SUE vs. Other Earnings Surprise Metrics
SUE is not the only way to measure earnings surprise. Other approaches include:
- Raw surprise (Actual - Estimate): Simple but not cross-sectionally comparable. A $0.05 surprise means different things for different companies.
- Percentage surprise ((Actual - Estimate) / |Estimate|): Better than raw surprise, but can produce extreme values when the consensus estimate is near zero.
- Earnings surprise scaled by price (surprise / stock price): Normalizes by share price, making it somewhat comparable across companies. Used in some academic studies.
- Consensus surprise decile rank: Ranks the percentage surprise within the cross-section of that quarter's reports, producing a percentile. Simple and robust but discards information about the company's own historical surprise pattern.
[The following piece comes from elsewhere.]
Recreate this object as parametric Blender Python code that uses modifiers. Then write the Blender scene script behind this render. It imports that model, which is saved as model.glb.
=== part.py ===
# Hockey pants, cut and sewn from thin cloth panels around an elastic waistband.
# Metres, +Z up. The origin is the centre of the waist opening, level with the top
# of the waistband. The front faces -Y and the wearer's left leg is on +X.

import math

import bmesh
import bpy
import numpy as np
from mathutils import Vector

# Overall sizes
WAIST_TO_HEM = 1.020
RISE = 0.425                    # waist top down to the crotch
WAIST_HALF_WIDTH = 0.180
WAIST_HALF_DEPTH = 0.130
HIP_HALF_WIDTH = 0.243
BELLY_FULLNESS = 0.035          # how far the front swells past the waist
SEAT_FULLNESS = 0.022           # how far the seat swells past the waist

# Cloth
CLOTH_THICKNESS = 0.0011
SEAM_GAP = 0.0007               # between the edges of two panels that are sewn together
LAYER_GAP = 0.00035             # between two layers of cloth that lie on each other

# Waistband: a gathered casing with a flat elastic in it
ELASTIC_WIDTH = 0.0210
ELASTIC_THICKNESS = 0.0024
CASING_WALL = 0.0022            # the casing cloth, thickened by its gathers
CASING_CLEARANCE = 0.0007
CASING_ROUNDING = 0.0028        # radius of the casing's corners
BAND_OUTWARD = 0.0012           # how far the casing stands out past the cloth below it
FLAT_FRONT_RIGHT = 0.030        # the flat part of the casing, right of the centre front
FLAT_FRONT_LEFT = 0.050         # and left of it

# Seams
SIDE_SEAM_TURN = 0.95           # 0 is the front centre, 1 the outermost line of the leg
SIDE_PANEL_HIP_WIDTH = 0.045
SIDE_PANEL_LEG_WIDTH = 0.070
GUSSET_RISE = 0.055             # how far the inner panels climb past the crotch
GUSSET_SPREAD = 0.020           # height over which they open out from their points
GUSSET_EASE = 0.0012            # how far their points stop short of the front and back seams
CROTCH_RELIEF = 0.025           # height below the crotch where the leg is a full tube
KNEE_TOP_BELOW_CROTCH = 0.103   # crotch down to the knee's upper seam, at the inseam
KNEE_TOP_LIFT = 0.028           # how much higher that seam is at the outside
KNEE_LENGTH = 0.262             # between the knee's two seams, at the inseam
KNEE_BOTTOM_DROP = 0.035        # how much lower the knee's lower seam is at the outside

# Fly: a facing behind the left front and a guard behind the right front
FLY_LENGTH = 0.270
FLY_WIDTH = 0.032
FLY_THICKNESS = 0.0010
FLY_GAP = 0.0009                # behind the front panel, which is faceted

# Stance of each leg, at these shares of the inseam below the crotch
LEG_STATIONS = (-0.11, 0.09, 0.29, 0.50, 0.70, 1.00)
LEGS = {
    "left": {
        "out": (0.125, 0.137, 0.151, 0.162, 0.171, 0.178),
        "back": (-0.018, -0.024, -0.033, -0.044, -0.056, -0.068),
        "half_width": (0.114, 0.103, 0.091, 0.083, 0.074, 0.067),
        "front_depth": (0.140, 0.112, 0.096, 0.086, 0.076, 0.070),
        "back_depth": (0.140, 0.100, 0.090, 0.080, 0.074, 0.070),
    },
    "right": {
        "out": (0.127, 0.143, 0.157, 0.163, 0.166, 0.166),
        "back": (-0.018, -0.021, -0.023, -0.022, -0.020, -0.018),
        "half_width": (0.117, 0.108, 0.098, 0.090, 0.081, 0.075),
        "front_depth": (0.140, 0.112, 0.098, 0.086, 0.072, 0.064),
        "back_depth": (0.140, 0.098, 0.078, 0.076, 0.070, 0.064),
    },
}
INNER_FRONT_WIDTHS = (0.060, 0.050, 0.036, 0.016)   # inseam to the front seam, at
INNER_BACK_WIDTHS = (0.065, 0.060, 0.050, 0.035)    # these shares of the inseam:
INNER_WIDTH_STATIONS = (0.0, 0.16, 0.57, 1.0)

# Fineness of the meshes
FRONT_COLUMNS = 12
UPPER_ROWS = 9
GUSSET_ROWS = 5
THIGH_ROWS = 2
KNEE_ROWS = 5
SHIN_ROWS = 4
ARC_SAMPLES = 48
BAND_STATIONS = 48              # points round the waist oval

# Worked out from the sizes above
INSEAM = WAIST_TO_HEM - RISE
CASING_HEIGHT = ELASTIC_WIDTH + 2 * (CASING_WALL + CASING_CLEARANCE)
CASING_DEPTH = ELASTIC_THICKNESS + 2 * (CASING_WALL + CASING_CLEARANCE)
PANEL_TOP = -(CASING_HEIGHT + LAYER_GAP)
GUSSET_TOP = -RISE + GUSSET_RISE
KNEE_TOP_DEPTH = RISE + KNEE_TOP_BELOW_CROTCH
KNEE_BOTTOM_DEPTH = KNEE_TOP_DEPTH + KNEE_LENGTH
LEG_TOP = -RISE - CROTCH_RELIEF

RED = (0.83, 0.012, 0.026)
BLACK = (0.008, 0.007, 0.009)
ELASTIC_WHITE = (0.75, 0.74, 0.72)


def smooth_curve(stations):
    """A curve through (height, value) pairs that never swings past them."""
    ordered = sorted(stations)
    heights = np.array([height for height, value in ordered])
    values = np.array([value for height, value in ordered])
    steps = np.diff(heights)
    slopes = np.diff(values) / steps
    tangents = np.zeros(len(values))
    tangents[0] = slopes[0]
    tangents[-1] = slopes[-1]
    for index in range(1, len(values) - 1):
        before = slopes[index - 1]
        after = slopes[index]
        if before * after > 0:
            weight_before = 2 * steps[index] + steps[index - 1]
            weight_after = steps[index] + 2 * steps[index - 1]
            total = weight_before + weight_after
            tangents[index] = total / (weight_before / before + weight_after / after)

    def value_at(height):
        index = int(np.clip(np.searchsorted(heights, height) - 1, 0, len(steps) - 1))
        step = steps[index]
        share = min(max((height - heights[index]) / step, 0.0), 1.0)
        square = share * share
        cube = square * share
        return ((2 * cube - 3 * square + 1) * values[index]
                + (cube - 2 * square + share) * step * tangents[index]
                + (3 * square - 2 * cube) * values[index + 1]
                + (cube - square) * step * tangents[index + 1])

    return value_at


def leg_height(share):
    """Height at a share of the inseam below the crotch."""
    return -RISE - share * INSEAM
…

SUE's advantage is that it normalizes by the company's own historical variability, capturing both the cross-sectional and time-series dimensions of "surprise." A high SUE means the surprise is large relative to what this specific company typically delivers — which is a stronger predictor of drift than a surprise that is large in absolute terms but typical for that company.
Conclusion
Standardized Unexpected Earnings is a deceptively simple metric with deep roots in academic finance. First formalized by Latané and Jones in 1977, refined by Foster, Olsen, and Shevlin in 1984, and made famous by Bernard and Thomas's 1989 PEAD paper, SUE remains the standard measure of earnings surprise magnitude. Its power comes from a single insight: an earnings surprise should be measured relative to the company's own historical pattern of surprises, not in absolute terms.
For quantitative investors, SUE is a building block. It can be used standalone to construct PEAD strategies, or combined with other signals — insider buying conviction, technical momentum, volatility regime — to build multi-factor models. Understanding how to calculate it correctly, including the choice of expected earnings model and the handling of edge cases, is foundational knowledge for anyone working with earnings data.